TASK PROMPT: Show all lines that include the string "transform"; copy each one.

INFORMATION GIVEN:
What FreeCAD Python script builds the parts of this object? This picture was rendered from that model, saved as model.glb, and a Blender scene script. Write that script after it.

==

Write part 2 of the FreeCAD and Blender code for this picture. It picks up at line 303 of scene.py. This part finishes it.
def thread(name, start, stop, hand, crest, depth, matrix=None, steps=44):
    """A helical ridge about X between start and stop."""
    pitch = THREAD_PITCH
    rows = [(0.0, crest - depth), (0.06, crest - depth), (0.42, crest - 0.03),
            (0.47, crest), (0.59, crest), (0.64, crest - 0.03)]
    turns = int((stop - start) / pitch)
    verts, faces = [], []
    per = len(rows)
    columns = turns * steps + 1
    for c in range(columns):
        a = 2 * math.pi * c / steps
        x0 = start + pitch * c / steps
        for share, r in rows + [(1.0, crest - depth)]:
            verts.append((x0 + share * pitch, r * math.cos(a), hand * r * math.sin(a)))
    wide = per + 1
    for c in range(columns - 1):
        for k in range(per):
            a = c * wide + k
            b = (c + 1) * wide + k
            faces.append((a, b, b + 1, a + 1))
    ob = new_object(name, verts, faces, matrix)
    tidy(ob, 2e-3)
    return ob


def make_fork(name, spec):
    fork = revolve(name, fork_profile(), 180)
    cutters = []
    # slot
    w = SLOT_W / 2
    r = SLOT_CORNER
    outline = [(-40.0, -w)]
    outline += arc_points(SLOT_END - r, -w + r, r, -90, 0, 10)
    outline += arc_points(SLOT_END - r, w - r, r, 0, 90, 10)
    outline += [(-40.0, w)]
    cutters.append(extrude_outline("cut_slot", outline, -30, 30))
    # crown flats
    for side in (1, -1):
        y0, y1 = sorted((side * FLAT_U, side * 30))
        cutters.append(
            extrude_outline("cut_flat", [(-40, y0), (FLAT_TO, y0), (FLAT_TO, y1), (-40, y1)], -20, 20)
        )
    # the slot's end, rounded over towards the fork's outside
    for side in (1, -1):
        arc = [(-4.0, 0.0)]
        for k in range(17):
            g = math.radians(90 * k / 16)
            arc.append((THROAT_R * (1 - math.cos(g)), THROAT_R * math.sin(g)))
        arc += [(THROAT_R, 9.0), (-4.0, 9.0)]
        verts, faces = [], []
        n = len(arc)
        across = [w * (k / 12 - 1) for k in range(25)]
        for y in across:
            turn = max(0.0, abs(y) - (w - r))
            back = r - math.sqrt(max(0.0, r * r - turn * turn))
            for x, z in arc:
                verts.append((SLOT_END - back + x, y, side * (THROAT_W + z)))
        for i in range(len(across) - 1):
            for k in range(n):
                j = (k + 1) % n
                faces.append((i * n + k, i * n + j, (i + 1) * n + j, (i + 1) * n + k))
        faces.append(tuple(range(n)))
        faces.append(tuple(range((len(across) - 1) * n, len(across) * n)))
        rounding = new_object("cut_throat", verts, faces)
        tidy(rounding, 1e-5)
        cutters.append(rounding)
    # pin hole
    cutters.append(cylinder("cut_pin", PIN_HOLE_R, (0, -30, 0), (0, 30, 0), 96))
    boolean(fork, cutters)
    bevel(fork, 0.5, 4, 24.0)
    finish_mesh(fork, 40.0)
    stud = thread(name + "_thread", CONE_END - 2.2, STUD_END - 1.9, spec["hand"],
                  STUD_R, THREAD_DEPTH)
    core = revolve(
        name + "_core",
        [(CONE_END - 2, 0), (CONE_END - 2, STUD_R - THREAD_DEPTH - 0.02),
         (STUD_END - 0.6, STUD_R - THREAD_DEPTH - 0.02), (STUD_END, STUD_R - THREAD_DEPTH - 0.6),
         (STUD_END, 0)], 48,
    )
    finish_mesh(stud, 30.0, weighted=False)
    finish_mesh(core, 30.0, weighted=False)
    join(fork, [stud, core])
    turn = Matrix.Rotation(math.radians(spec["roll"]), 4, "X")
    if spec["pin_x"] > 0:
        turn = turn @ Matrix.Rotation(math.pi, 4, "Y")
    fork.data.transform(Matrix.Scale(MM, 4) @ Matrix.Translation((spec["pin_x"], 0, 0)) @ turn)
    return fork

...

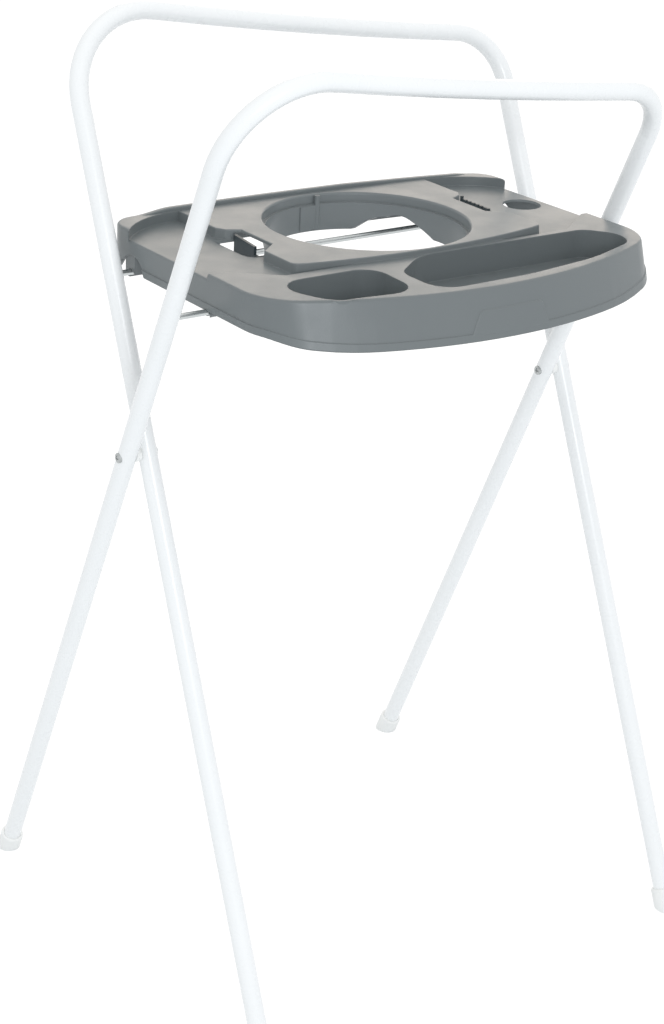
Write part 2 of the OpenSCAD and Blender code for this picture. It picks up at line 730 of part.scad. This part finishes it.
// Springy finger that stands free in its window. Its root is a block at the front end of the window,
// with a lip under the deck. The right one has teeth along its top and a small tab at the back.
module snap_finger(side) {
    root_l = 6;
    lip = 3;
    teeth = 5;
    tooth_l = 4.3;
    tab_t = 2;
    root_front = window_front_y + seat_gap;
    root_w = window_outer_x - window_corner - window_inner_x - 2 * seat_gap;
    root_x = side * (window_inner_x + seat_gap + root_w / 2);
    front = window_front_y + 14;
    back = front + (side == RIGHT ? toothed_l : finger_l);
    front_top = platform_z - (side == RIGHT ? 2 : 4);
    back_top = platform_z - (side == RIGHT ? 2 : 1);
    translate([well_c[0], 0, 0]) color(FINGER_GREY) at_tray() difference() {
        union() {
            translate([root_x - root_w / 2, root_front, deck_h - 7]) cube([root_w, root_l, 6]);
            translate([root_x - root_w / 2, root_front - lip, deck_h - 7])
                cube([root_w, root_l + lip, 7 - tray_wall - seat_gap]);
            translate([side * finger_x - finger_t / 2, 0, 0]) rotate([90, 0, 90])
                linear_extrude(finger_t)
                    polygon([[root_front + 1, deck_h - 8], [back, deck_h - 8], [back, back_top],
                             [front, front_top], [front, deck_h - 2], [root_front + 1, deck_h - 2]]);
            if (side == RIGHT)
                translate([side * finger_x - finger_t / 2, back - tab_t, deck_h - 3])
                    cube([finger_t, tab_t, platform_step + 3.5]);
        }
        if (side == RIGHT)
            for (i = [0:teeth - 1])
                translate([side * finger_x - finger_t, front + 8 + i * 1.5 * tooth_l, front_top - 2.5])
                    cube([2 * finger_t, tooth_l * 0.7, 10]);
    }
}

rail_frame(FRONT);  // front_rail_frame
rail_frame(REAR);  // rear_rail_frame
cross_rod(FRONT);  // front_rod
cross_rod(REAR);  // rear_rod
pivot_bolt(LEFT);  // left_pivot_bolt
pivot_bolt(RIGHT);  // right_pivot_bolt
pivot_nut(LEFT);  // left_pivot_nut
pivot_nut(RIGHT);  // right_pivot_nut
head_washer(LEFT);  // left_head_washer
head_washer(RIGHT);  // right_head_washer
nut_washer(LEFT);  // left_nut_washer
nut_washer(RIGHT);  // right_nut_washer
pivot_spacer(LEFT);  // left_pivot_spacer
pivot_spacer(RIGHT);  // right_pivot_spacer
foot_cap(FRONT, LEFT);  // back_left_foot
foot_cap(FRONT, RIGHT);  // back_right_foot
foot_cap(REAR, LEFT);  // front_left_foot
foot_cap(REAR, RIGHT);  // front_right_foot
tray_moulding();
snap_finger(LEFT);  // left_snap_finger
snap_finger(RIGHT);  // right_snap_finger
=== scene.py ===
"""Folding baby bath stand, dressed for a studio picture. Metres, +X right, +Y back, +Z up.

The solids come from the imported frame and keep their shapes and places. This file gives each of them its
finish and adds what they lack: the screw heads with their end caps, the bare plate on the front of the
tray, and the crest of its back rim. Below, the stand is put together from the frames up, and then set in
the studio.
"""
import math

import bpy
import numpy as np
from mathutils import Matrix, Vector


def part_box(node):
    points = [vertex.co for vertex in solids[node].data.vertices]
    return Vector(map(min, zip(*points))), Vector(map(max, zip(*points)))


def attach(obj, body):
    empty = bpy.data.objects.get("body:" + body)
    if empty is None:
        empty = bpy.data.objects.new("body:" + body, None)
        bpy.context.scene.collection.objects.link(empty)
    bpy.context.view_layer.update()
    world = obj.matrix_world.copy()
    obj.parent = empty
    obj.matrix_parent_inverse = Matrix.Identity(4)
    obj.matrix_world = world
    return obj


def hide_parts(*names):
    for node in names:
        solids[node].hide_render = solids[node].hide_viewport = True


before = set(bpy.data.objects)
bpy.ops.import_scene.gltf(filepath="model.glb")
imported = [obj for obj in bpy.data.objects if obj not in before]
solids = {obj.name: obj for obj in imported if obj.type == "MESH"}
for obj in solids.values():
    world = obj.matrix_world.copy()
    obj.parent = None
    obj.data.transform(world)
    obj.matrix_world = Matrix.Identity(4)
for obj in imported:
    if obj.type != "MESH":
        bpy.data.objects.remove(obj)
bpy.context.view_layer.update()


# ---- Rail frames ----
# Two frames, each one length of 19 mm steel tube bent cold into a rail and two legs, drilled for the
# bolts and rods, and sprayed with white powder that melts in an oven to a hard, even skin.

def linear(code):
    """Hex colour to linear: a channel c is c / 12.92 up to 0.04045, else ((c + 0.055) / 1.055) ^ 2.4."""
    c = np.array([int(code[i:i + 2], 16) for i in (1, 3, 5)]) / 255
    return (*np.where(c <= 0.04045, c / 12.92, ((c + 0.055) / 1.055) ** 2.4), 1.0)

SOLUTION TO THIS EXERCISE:
    fork.data.transform(Matrix.Scale(MM, 4) @ Matrix.Translation((spec["pin_x"], 0, 0)) @ turn)
    obj.data.transform(world)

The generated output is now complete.